## start GIVEN INFORMATION

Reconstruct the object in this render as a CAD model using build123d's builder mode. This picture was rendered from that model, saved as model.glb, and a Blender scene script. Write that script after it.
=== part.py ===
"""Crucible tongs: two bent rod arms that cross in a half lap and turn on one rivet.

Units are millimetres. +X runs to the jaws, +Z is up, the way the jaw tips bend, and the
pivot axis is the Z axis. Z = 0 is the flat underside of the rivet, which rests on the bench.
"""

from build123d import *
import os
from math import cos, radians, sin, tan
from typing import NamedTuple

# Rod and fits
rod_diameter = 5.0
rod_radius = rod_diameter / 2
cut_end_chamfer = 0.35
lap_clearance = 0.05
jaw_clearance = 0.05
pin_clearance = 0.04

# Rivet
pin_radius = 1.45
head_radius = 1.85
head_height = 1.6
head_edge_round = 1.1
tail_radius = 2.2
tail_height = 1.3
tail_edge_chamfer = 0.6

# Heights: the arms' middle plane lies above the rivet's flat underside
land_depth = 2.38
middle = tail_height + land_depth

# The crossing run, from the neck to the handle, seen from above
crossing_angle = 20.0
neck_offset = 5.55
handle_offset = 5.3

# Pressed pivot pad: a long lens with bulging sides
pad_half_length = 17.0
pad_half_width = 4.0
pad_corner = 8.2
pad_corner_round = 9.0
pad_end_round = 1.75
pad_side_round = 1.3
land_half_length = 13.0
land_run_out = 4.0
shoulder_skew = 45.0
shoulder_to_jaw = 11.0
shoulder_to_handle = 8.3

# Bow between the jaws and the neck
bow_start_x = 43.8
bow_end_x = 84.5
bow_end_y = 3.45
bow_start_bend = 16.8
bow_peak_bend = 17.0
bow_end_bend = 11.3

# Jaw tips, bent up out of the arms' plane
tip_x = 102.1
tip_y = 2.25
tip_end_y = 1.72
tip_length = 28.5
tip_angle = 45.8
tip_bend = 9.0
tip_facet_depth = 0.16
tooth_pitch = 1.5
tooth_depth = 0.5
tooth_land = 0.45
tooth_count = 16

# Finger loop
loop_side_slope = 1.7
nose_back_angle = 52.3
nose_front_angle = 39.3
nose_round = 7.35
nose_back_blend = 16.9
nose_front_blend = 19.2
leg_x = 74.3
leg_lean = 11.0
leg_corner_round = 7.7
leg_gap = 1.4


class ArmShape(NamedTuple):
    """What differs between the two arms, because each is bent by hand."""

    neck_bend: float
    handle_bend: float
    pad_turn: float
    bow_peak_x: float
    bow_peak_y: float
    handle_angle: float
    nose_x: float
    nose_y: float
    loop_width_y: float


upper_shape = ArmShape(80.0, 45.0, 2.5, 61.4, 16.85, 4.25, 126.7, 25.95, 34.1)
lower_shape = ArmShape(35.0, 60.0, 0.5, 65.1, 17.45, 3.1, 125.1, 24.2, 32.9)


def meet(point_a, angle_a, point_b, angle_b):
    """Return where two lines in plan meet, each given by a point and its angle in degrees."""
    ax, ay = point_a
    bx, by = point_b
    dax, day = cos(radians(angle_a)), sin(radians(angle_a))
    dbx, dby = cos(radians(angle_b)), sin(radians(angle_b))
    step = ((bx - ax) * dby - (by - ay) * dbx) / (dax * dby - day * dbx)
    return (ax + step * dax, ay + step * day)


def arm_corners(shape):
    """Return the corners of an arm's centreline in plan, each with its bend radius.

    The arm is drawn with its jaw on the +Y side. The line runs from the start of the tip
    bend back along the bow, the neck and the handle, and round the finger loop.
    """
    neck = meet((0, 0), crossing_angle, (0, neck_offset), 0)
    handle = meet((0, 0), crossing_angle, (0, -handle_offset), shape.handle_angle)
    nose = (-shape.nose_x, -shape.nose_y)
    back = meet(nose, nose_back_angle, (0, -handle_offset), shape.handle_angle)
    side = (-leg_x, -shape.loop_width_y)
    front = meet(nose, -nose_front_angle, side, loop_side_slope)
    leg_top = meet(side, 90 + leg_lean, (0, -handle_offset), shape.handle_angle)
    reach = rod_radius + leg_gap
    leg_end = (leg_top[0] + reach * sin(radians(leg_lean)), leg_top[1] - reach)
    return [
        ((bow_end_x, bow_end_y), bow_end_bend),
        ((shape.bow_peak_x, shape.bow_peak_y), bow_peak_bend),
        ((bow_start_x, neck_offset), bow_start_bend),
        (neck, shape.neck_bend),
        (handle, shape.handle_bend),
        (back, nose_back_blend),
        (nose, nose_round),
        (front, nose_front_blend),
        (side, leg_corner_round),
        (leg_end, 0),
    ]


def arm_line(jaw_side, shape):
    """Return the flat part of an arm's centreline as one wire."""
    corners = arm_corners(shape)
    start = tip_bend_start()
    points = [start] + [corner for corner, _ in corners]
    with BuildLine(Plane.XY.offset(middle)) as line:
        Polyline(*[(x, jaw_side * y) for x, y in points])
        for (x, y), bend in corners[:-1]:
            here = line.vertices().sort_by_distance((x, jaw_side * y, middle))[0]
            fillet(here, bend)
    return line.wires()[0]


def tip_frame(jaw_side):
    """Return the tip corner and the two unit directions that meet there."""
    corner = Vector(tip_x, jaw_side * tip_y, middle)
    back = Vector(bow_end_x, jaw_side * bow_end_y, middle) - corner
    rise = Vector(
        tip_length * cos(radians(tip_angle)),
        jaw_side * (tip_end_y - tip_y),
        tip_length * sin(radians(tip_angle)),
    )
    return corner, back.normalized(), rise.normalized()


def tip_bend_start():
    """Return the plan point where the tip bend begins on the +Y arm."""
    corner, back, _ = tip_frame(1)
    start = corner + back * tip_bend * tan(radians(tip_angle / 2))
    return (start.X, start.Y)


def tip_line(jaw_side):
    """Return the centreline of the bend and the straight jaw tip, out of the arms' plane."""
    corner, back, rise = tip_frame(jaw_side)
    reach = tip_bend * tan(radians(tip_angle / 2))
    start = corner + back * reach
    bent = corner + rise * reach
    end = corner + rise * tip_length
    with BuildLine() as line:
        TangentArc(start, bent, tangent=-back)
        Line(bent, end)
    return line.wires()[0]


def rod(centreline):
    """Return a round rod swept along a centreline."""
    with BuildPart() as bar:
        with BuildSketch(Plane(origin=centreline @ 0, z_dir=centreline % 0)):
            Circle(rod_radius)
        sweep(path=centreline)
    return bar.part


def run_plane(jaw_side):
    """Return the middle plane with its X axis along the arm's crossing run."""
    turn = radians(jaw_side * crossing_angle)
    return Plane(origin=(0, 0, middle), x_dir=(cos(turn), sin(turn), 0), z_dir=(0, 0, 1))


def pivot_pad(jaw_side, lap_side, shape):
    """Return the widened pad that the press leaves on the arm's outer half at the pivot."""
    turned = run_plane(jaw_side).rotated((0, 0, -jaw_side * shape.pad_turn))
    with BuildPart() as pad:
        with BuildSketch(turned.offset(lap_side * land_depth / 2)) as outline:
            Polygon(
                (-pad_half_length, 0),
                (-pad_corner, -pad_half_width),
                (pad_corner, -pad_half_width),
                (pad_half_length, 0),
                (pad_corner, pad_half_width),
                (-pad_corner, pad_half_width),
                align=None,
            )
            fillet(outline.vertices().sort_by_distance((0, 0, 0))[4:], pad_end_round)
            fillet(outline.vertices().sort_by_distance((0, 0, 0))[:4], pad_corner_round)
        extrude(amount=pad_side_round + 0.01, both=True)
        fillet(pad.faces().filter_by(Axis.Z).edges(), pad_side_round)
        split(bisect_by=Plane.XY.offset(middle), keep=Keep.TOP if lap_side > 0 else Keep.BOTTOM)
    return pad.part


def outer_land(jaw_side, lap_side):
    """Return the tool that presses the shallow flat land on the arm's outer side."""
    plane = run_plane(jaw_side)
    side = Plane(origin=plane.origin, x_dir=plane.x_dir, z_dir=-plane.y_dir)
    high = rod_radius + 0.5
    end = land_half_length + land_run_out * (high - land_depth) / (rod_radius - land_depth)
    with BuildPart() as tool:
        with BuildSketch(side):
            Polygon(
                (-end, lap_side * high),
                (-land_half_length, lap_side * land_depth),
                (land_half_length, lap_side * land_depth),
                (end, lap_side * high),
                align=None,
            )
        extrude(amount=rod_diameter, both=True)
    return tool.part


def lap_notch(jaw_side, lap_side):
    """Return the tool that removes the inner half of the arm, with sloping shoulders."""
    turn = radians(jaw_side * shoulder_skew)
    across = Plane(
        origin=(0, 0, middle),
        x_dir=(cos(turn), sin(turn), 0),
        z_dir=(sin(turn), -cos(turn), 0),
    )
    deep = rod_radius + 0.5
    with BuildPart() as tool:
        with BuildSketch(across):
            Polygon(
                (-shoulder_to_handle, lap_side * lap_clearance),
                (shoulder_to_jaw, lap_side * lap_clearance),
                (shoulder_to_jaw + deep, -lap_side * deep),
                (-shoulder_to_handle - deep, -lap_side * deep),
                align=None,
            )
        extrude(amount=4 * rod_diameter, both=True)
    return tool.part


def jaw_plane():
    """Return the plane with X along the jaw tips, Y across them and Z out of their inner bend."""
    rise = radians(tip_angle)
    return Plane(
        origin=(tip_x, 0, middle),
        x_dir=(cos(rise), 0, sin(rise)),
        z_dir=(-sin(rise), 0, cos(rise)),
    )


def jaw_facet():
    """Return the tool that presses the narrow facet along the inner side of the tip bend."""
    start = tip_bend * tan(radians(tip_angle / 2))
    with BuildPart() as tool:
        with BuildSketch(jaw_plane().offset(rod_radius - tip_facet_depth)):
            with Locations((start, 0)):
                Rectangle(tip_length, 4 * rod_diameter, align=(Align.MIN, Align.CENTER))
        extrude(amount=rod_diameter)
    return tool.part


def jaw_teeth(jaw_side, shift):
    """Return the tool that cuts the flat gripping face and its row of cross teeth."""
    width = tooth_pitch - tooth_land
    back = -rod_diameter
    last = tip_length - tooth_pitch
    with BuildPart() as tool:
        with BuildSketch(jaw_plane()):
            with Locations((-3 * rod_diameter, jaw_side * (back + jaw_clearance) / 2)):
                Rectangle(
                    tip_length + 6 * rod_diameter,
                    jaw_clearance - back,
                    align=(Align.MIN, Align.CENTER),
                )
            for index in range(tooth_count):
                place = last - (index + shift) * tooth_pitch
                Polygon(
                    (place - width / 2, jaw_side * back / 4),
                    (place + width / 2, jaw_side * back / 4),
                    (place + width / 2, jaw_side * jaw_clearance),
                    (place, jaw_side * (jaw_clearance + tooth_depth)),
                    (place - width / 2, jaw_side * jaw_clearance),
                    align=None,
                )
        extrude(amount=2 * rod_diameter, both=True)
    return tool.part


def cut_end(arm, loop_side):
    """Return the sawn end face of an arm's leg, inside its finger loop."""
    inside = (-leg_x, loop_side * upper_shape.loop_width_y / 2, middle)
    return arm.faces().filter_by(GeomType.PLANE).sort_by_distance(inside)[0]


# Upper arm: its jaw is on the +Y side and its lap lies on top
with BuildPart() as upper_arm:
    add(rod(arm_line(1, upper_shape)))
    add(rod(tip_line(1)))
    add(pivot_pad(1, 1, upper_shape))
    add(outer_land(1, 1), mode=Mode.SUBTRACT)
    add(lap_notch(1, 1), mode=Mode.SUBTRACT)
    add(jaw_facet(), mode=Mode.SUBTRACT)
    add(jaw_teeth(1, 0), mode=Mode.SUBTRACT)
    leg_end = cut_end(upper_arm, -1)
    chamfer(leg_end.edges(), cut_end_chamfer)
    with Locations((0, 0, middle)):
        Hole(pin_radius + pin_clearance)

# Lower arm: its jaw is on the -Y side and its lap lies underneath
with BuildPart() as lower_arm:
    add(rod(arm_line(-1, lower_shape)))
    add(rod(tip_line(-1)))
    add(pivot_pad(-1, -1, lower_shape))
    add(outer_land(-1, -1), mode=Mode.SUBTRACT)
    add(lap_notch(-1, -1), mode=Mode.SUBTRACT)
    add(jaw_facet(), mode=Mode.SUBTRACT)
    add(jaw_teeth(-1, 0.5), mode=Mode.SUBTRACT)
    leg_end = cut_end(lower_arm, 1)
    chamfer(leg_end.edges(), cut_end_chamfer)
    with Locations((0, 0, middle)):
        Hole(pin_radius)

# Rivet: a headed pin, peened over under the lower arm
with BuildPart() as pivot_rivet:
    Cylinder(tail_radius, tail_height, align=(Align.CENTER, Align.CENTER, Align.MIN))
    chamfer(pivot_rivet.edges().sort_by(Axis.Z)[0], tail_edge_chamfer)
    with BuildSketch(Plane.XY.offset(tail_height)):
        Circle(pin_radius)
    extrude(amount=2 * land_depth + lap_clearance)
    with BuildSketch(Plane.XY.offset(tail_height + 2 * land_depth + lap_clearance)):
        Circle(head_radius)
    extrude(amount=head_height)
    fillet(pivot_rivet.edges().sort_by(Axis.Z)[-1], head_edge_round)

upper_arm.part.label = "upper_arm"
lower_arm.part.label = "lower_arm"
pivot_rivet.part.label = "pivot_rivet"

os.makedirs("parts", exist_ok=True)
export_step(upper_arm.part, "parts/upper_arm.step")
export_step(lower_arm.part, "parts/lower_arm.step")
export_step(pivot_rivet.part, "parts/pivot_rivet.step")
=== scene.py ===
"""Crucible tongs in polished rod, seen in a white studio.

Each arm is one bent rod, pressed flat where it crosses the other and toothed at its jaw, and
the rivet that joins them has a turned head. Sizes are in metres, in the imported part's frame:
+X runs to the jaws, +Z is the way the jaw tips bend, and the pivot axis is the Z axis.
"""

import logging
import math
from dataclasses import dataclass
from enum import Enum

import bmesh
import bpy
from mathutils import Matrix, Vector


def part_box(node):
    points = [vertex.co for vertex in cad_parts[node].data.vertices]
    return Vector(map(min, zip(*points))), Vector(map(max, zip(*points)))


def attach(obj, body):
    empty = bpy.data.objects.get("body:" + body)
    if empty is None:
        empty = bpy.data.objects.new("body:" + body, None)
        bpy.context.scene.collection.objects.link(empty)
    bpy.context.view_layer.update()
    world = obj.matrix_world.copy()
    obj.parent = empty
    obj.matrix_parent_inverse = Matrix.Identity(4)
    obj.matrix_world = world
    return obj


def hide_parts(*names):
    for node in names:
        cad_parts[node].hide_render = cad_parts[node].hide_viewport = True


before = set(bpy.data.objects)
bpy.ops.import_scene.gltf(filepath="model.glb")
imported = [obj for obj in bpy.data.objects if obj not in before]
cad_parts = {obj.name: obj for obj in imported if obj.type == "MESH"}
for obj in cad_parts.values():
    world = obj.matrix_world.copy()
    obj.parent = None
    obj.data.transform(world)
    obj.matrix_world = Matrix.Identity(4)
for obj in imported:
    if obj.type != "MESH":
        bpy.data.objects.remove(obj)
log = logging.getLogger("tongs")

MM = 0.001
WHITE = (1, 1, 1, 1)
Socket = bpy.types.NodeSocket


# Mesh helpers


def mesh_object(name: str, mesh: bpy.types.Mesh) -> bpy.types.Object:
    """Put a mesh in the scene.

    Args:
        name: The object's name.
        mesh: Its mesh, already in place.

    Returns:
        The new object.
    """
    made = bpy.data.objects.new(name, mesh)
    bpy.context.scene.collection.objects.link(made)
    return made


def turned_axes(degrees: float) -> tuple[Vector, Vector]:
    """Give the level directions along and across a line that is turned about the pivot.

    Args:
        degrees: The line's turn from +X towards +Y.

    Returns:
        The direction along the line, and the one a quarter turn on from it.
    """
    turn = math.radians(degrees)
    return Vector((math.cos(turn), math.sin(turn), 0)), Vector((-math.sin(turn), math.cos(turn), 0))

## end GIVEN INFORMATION

● **THE PROBLEM**:
Among the lines of the material, find those that hold the word "link" and copy them.

● **RESPONSE FOR THIS EXERCISE**:
        bpy.context.scene.collection.objects.link(empty)
    bpy.context.scene.collection.objects.link(made)